## WHAT IS REQUIRED
The listing below is to be output in its exact form.

============================================================

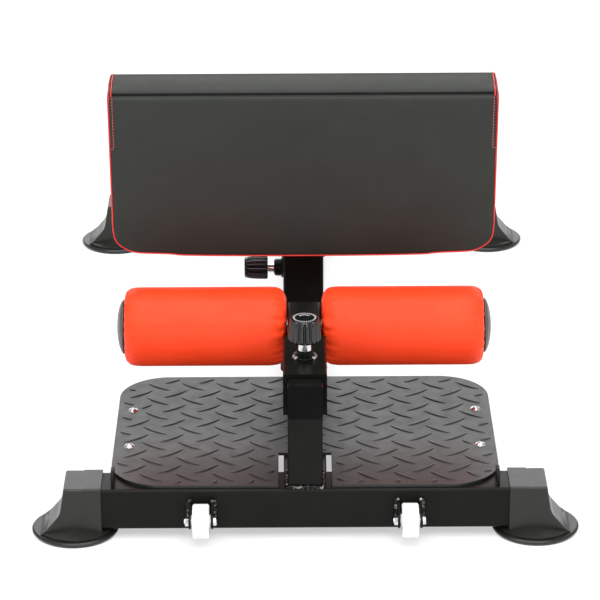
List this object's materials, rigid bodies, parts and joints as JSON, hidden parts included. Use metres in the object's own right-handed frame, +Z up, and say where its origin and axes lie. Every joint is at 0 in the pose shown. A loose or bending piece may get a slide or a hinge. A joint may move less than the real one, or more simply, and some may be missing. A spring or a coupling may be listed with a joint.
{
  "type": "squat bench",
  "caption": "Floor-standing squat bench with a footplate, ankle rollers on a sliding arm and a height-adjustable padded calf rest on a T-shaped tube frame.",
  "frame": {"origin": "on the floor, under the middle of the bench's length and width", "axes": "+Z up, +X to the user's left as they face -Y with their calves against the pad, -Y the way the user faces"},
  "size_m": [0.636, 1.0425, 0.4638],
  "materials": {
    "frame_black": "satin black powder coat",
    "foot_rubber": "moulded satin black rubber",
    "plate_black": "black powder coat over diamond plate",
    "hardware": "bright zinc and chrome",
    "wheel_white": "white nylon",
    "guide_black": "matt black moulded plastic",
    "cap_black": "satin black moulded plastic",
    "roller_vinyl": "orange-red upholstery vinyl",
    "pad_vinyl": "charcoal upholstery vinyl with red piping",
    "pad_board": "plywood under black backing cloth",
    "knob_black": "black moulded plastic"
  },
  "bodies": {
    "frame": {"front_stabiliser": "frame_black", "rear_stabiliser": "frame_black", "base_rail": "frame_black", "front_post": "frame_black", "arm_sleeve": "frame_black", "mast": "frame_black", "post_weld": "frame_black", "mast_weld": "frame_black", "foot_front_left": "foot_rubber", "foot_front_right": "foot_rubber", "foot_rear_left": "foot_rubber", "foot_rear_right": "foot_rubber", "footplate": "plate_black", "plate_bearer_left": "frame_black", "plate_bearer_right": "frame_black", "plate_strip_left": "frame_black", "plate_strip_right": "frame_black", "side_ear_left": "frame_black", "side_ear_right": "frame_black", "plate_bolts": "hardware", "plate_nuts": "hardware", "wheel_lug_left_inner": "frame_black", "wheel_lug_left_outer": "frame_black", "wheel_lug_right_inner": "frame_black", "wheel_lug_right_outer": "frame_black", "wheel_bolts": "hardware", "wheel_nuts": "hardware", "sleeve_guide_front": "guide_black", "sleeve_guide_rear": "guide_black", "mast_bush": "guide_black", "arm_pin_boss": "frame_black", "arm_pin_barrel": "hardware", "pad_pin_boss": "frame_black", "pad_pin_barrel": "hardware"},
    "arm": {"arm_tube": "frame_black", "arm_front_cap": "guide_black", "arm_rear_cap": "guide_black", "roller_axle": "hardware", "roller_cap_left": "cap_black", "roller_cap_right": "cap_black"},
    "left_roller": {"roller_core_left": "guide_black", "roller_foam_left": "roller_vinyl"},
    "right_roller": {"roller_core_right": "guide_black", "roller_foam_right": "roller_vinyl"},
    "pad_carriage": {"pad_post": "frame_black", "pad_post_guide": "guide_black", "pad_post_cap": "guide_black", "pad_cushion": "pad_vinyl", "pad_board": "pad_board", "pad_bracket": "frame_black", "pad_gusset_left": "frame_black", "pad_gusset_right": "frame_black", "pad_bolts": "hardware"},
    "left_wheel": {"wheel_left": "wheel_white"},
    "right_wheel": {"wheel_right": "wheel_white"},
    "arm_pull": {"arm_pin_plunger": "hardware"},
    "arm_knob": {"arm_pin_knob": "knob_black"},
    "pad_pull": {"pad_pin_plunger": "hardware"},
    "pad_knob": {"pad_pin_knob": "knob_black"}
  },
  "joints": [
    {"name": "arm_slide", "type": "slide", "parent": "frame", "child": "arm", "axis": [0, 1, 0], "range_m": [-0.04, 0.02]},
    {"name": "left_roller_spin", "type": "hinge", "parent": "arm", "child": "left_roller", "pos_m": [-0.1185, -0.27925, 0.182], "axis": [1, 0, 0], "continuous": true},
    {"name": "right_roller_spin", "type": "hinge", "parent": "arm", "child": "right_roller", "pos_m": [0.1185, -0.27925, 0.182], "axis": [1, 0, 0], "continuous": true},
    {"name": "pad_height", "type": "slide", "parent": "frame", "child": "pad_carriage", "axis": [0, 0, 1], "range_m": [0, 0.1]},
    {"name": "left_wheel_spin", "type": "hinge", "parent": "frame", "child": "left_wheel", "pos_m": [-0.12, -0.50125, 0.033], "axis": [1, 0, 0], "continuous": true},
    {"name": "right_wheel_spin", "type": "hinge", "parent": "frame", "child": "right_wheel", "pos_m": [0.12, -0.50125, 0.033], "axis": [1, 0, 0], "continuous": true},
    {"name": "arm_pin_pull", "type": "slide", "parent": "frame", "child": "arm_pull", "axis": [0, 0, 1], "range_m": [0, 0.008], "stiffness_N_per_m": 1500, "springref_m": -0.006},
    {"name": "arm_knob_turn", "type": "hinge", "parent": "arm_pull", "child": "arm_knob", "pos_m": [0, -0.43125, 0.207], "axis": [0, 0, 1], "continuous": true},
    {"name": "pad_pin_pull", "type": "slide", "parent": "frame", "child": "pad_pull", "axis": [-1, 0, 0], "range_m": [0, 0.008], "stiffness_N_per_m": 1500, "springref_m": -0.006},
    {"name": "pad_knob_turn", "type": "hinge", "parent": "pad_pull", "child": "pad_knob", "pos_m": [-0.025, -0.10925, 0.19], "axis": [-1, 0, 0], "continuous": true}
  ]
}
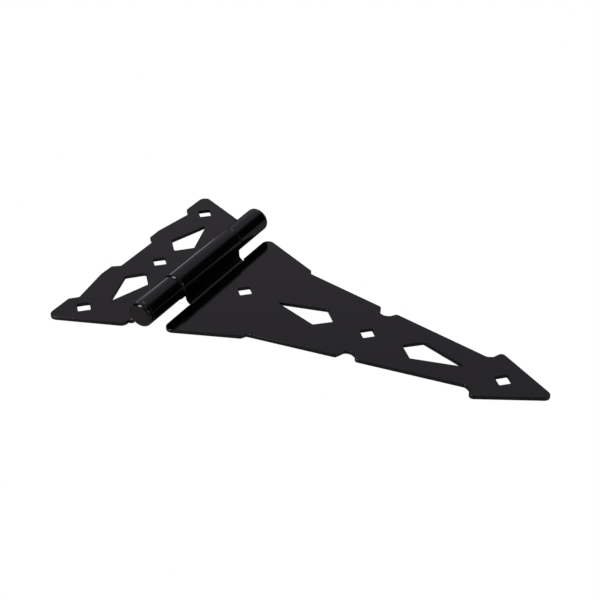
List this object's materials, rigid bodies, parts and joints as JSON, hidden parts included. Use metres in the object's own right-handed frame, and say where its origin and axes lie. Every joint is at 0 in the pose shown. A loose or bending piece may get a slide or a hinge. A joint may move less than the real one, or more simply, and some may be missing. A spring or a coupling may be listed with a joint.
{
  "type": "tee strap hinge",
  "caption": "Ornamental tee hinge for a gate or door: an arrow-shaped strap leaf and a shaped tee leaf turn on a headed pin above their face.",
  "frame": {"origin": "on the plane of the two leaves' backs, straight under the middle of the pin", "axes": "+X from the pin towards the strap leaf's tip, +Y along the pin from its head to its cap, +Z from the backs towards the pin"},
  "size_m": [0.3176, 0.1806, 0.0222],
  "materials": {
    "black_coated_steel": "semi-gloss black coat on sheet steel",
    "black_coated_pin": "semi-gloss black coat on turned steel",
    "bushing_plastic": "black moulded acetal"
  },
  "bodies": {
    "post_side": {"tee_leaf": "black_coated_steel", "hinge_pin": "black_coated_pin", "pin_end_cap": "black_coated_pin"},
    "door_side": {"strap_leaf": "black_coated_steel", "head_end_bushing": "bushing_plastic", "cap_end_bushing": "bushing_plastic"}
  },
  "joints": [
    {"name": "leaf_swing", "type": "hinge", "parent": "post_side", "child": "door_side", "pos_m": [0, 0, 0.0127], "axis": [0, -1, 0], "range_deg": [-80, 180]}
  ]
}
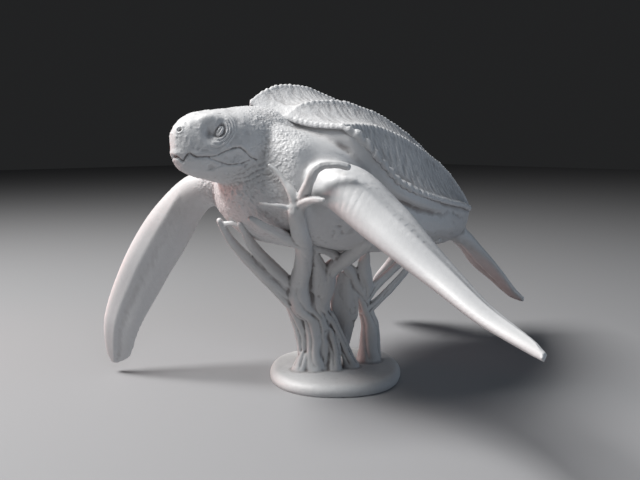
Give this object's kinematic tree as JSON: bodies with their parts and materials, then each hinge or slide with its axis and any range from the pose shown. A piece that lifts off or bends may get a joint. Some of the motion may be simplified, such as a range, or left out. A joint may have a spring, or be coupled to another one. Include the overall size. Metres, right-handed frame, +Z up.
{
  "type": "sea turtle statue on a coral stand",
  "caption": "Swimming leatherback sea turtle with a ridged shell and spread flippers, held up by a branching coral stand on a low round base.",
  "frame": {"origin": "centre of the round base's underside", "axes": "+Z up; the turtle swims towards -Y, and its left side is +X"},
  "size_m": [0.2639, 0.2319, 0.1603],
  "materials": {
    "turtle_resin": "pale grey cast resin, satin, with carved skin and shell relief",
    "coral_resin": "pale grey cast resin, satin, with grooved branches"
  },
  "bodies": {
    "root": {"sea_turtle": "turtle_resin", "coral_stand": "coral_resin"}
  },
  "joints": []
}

============================================================

## TASK RESPONSE
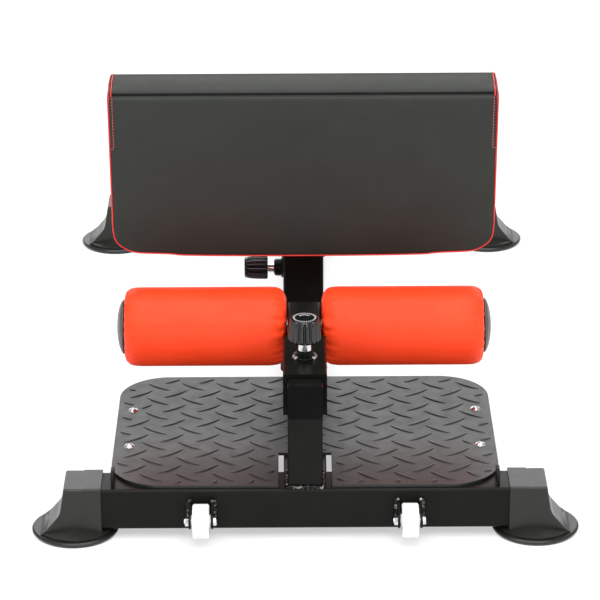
List this object's materials, rigid bodies, parts and joints as JSON, hidden parts included. Use metres in the object's own right-handed frame, +Z up, and say where its origin and axes lie. Every joint is at 0 in the pose shown. A loose or bending piece may get a slide or a hinge. A joint may move less than the real one, or more simply, and some may be missing. A spring or a coupling may be listed with a joint.
{
  "type": "squat bench",
  "caption": "Floor-standing squat bench with a footplate, ankle rollers on a sliding arm and a height-adjustable padded calf rest on a T-shaped tube frame.",
  "frame": {"origin": "on the floor, under the middle of the bench's length and width", "axes": "+Z up, +X to the user's left as they face -Y with their calves against the pad, -Y the way the user faces"},
  "size_m": [0.636, 1.0425, 0.4638],
  "materials": {
    "frame_black": "satin black powder coat",
    "foot_rubber": "moulded satin black rubber",
    "plate_black": "black powder coat over diamond plate",
    "hardware": "bright zinc and chrome",
    "wheel_white": "white nylon",
    "guide_black": "matt black moulded plastic",
    "cap_black": "satin black moulded plastic",
    "roller_vinyl": "orange-red upholstery vinyl",
    "pad_vinyl": "charcoal upholstery vinyl with red piping",
    "pad_board": "plywood under black backing cloth",
    "knob_black": "black moulded plastic"
  },
  "bodies": {
    "frame": {"front_stabiliser": "frame_black", "rear_stabiliser": "frame_black", "base_rail": "frame_black", "front_post": "frame_black", "arm_sleeve": "frame_black", "mast": "frame_black", "post_weld": "frame_black", "mast_weld": "frame_black", "foot_front_left": "foot_rubber", "foot_front_right": "foot_rubber", "foot_rear_left": "foot_rubber", "foot_rear_right": "foot_rubber", "footplate": "plate_black", "plate_bearer_left": "frame_black", "plate_bearer_right": "frame_black", "plate_strip_left": "frame_black", "plate_strip_right": "frame_black", "side_ear_left": "frame_black", "side_ear_right": "frame_black", "plate_bolts": "hardware", "plate_nuts": "hardware", "wheel_lug_left_inner": "frame_black", "wheel_lug_left_outer": "frame_black", "wheel_lug_right_inner": "frame_black", "wheel_lug_right_outer": "frame_black", "wheel_bolts": "hardware", "wheel_nuts": "hardware", "sleeve_guide_front": "guide_black", "sleeve_guide_rear": "guide_black", "mast_bush": "guide_black", "arm_pin_boss": "frame_black", "arm_pin_barrel": "hardware", "pad_pin_boss": "frame_black", "pad_pin_barrel": "hardware"},
    "arm": {"arm_tube": "frame_black", "arm_front_cap": "guide_black", "arm_rear_cap": "guide_black", "roller_axle": "hardware", "roller_cap_left": "cap_black", "roller_cap_right": "cap_black"},
    "left_roller": {"roller_core_left": "guide_black", "roller_foam_left": "roller_vinyl"},
    "right_roller": {"roller_core_right": "guide_black", "roller_foam_right": "roller_vinyl"},
    "pad_carriage": {"pad_post": "frame_black", "pad_post_guide": "guide_black", "pad_post_cap": "guide_black", "pad_cushion": "pad_vinyl", "pad_board": "pad_board", "pad_bracket": "frame_black", "pad_gusset_left": "frame_black", "pad_gusset_right": "frame_black", "pad_bolts": "hardware"},
    "left_wheel": {"wheel_left": "wheel_white"},
    "right_wheel": {"wheel_right": "wheel_white"},
    "arm_pull": {"arm_pin_plunger": "hardware"},
    "arm_knob": {"arm_pin_knob": "knob_black"},
    "pad_pull": {"pad_pin_plunger": "hardware"},
    "pad_knob": {"pad_pin_knob": "knob_black"}
  },
  "joints": [
    {"name": "arm_slide", "type": "slide", "parent": "frame", "child": "arm", "axis": [0, 1, 0], "range_m": [-0.04, 0.02]},
    {"name": "left_roller_spin", "type": "hinge", "parent": "arm", "child": "left_roller", "pos_m": [-0.1185, -0.27925, 0.182], "axis": [1, 0, 0], "continuous": true},
    {"name": "right_roller_spin", "type": "hinge", "parent": "arm", "child": "right_roller", "pos_m": [0.1185, -0.27925, 0.182], "axis": [1, 0, 0], "continuous": true},
    {"name": "pad_height", "type": "slide", "parent": "frame", "child": "pad_carriage", "axis": [0, 0, 1], "range_m": [0, 0.1]},
    {"name": "left_wheel_spin", "type": "hinge", "parent": "frame", "child": "left_wheel", "pos_m": [-0.12, -0.50125, 0.033], "axis": [1, 0, 0], "continuous": true},
    {"name": "right_wheel_spin", "type": "hinge", "parent": "frame", "child": "right_wheel", "pos_m": [0.12, -0.50125, 0.033], "axis": [1, 0, 0], "continuous": true},
    {"name": "arm_pin_pull", "type": "slide", "parent": "frame", "child": "arm_pull", "axis": [0, 0, 1], "range_m": [0, 0.008], "stiffness_N_per_m": 1500, "springref_m": -0.006},
    {"name": "arm_knob_turn", "type": "hinge", "parent": "arm_pull", "child": "arm_knob", "pos_m": [0, -0.43125, 0.207], "axis": [0, 0, 1], "continuous": true},
    {"name": "pad_pin_pull", "type": "slide", "parent": "frame", "child": "pad_pull", "axis": [-1, 0, 0], "range_m": [0, 0.008], "stiffness_N_per_m": 1500, "springref_m": -0.006},
    {"name": "pad_knob_turn", "type": "hinge", "parent": "pad_pull", "child": "pad_knob", "pos_m": [-0.025, -0.10925, 0.19], "axis": [-1, 0, 0], "continuous": true}
  ]
}
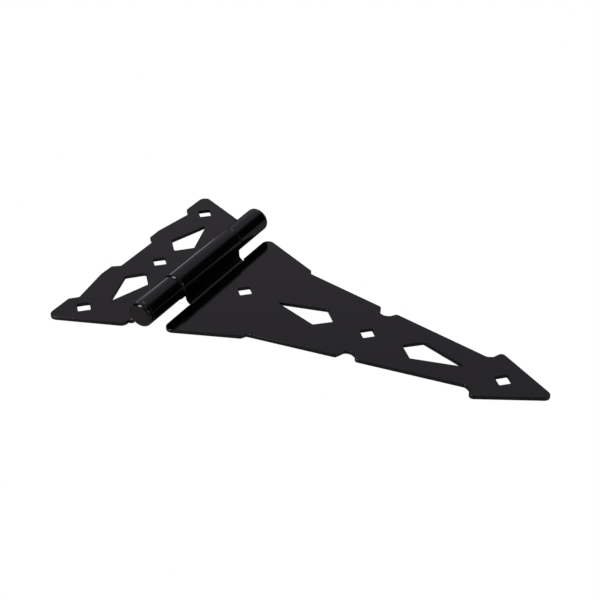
List this object's materials, rigid bodies, parts and joints as JSON, hidden parts included. Use metres in the object's own right-handed frame, and say where its origin and axes lie. Every joint is at 0 in the pose shown. A loose or bending piece may get a slide or a hinge. A joint may move less than the real one, or more simply, and some may be missing. A spring or a coupling may be listed with a joint.
{
  "type": "tee strap hinge",
  "caption": "Ornamental tee hinge for a gate or door: an arrow-shaped strap leaf and a shaped tee leaf turn on a headed pin above their face.",
  "frame": {"origin": "on the plane of the two leaves' backs, straight under the middle of the pin", "axes": "+X from the pin towards the strap leaf's tip, +Y along the pin from its head to its cap, +Z from the backs towards the pin"},
  "size_m": [0.3176, 0.1806, 0.0222],
  "materials": {
    "black_coated_steel": "semi-gloss black coat on sheet steel",
    "black_coated_pin": "semi-gloss black coat on turned steel",
    "bushing_plastic": "black moulded acetal"
  },
  "bodies": {
    "post_side": {"tee_leaf": "black_coated_steel", "hinge_pin": "black_coated_pin", "pin_end_cap": "black_coated_pin"},
    "door_side": {"strap_leaf": "black_coated_steel", "head_end_bushing": "bushing_plastic", "cap_end_bushing": "bushing_plastic"}
  },
  "joints": [
    {"name": "leaf_swing", "type": "hinge", "parent": "post_side", "child": "door_side", "pos_m": [0, 0, 0.0127], "axis": [0, -1, 0], "range_deg": [-80, 180]}
  ]
}
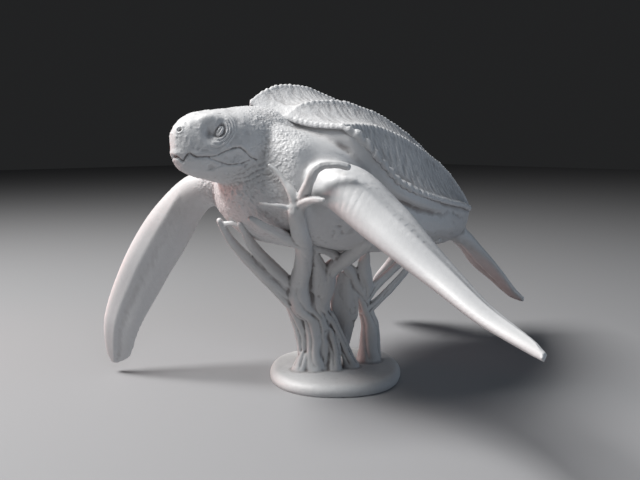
Give this object's kinematic tree as JSON: bodies with their parts and materials, then each hinge or slide with its axis and any range from the pose shown. A piece that lifts off or bends may get a joint. Some of the motion may be simplified, such as a range, or left out. A joint may have a spring, or be coupled to another one. Include the overall size. Metres, right-handed frame, +Z up.
{
  "type": "sea turtle statue on a coral stand",
  "caption": "Swimming leatherback sea turtle with a ridged shell and spread flippers, held up by a branching coral stand on a low round base.",
  "frame": {"origin": "centre of the round base's underside", "axes": "+Z up; the turtle swims towards -Y, and its left side is +X"},
  "size_m": [0.2639, 0.2319, 0.1603],
  "materials": {
    "turtle_resin": "pale grey cast resin, satin, with carved skin and shell relief",
    "coral_resin": "pale grey cast resin, satin, with grooved branches"
  },
  "bodies": {
    "root": {"sea_turtle": "turtle_resin", "coral_stand": "coral_resin"}
  },
  "joints": []
}